Alas, as a street protestor warns, MEN DIE. Humes dispatches most of his characters with dignity, but the more he pushes eastward, towards a different scale of death, the less all of his philosophical gobbledygook comes off as charming. Humes only glances at a concentration camp, in a sub-drama involving a Jewish spy Stone may or may not have impregnated, and runs away before he really sees anything. For a novel so portentous in its musings on men’s fate, this squeamishness at the camps is cowardly.

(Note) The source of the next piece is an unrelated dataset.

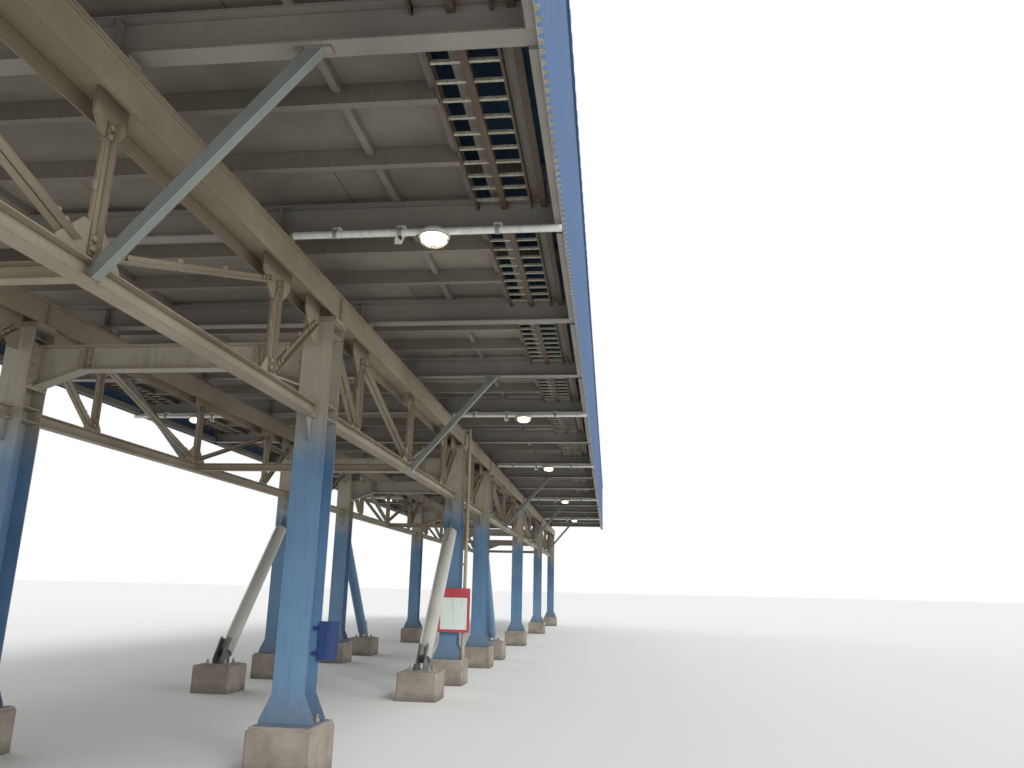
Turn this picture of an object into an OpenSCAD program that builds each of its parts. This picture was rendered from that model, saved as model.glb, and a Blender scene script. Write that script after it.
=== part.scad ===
// Elevated steel gallery on two rows of columns, with floodlights hung beneath it.
// Millimetres. X is across the gallery, Y along it, Z up from the ground.

/* [Bays] */
// Length of a full bay, from column to column
bay = 7200; // [6000:50:7250]
// Length of the short bay that the rakers brace
tower_bay = 3300; // [2700:50:3500]
// Distance between the two rows of columns
row_gap = 3150; // [2800:50:3500]

/* [Plinths] */
// Height of a concrete plinth
plinth_h = 400; // [250:10:500]
// Side of a concrete plinth
plinth_w = 600; // [560:10:700]
// Chamfer on a plinth's edges
plinth_chamfer = 20; // [5:5:40]

/* [Columns] */
// Width of a column's flange
col_w = 300; // [250:10:320]
// Depth of a column from flange to flange
col_d = 300; // [250:10:320]
// Thickness of a column's flanges
col_flange = 15; // [10:1:20]
// Thickness of a column's web
col_web = 10; // [8:1:16]
// Height of the column's top above the ground
col_top = 4100; // [3950:10:4200]
// Side of the base plate
base_w = 500; // [440:10:540]
// Thickness of the base plate
base_t = 25; // [15:1:40]
// Height of the flared wings at the base
wing_h = 250; // [150:10:350]
// Side of the cap plate
cap_w = 340; // [320:10:380]
// Thickness of the cap plate
cap_t = 20; // [12:1:30]
// Thickness of a stiffener plate
rib_t = 12; // [8:1:16]
// Drop from the cap to the second stiffener
rib_drop = 120; // [80:10:200]

/* [Ties] */
// Depth of the tie beam between the two columns of a frame
tie_d = 260; // [200:10:320]
// Width of the tie beam's flanges
tie_w = 160; // [120:10:200]
// Gap from the tie beam's top up to the top chord
tie_drop = 240; // [180:10:300]
// Depth that the haunch adds at a column
haunch_d = 180; // [100:10:240]
// Length of the haunch
haunch_l = 500; // [300:10:700]

/* [Trusses] */
// Height of the top chord
top_chord_h = 220; // [160:10:260]
// Bearing plate between the cap and the top chord
bearing_t = 40; // [20:5:60]
// Clear height between the bottom chord and the top chord
truss_clear = 890; // [800:10:1000]
// Depth of the bottom chord
low_chord_d = 120; // [100:10:160]
// Width of the bottom chord
low_chord_w = 120; // [100:10:160]
// Leg of a bracing angle
leg = 50; // [40:5:65]
// Thickness of a bracing angle
leg_t = 8; // [6:1:10]
// Thickness of a gusset plate
gusset_t = 12; // [8:1:16]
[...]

A lesser book would have been ruined by it. Humes recovers, and though the novel’s last third is knotted by the inevitable tying of loose ends, he still finds time to take a grand drunken tour of the Paris sewer system. Wading through the organized excrement that flows beneath the city could have left the reader holding his nose at the symbolism, or knee-deep in Virgilian allusions. But Humes just lets us enjoy this unusual ride. The section is a novella in-and-of-itself, and it’s brilliant: after seven hundred pages of fighting and death, this mucking around is, paradoxically, like a breath of fresh air, a reminder that life seeps on, even after the wars.
Humes’s sanity lasted long enough for one more novel. After that, he was good only for theories on massage cures for heroin addicts and the government cloud that was after him, following as a believer the fictions he had so successfully conjured as an author. Or, as the reporter Striker says about the agent Stone, “He’s not really a tragedian, because he’s in the tragedy himself.”